_TO BE DONE_
Using the data below, copy each line that includes the word "frame".

_INPUT FOR THIS TASK_
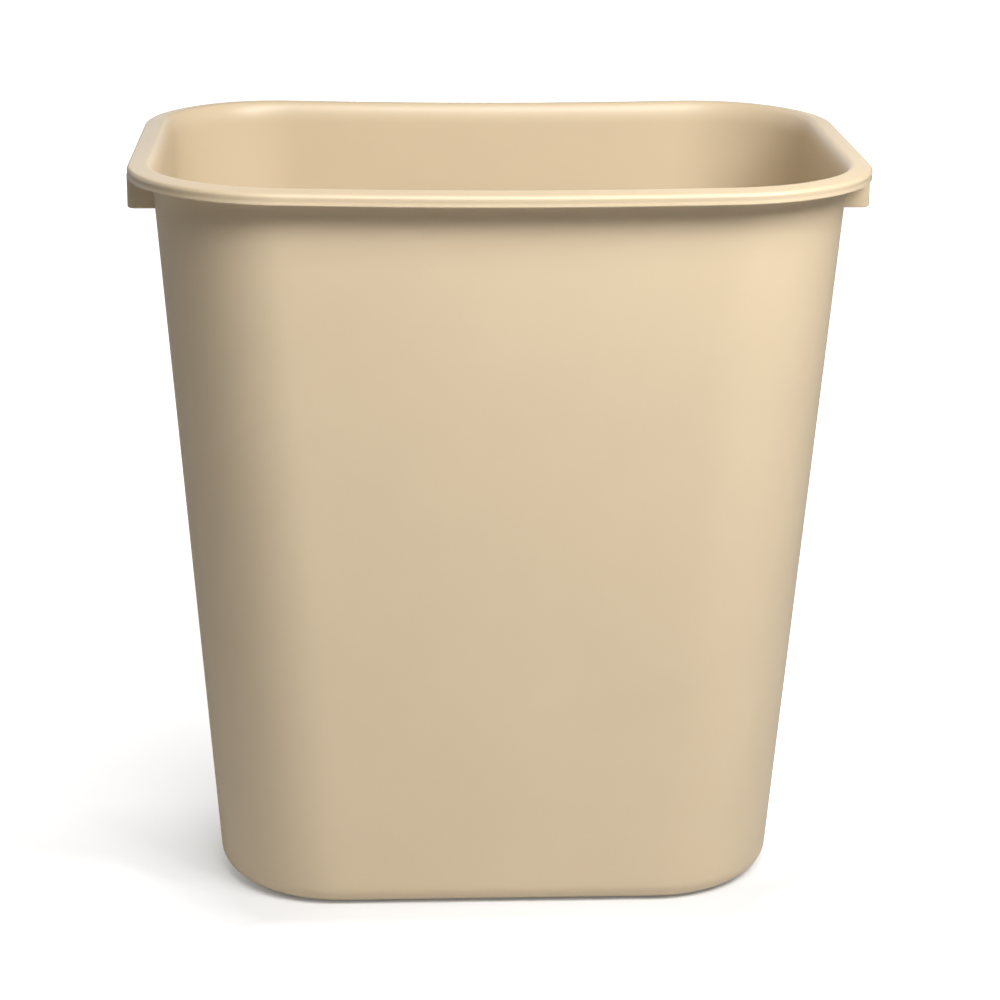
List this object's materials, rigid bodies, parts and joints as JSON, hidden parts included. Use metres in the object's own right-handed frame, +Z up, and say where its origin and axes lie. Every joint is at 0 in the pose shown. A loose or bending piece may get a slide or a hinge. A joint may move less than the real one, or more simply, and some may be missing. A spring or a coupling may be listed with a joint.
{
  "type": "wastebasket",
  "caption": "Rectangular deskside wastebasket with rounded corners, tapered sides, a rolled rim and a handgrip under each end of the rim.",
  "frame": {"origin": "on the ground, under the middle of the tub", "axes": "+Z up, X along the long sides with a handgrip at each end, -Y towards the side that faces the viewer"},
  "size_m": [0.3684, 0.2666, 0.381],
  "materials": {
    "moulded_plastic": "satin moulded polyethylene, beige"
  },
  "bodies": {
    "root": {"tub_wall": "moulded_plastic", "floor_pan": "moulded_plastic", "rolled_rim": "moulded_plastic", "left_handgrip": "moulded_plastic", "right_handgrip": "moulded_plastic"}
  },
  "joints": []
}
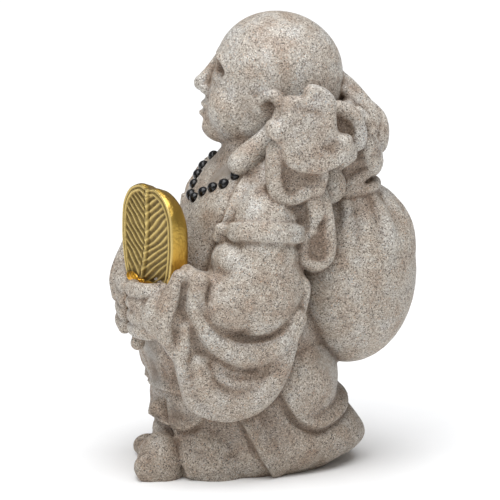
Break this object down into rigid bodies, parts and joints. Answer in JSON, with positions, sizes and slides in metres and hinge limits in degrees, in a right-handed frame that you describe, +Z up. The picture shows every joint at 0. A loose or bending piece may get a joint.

_RESULT_
List this object's materials, rigid bodies, parts and joints as JSON, hidden parts included. Use metres in the object's own right-handed frame, +Z up, and say where its origin and axes lie. Every joint is at 0 in the pose shown. A loose or bending piece may get a slide or a hinge. A joint may move less than the real one, or more simply, and some may be missing. A spring or a coupling may be listed with a joint.
  "frame": {"origin": "on the ground, under the middle of the tub", "axes": "+Z up, X along the long sides with a handgrip at each end, -Y towards the side that faces the viewer"},
Break this object down into rigid bodies, parts and joints. Answer in JSON, with positions, sizes and slides in metres and hinge limits in degrees, in a right-handed frame that you describe, +Z up. The picture shows every joint at 0. A loose or bending piece may get a joint.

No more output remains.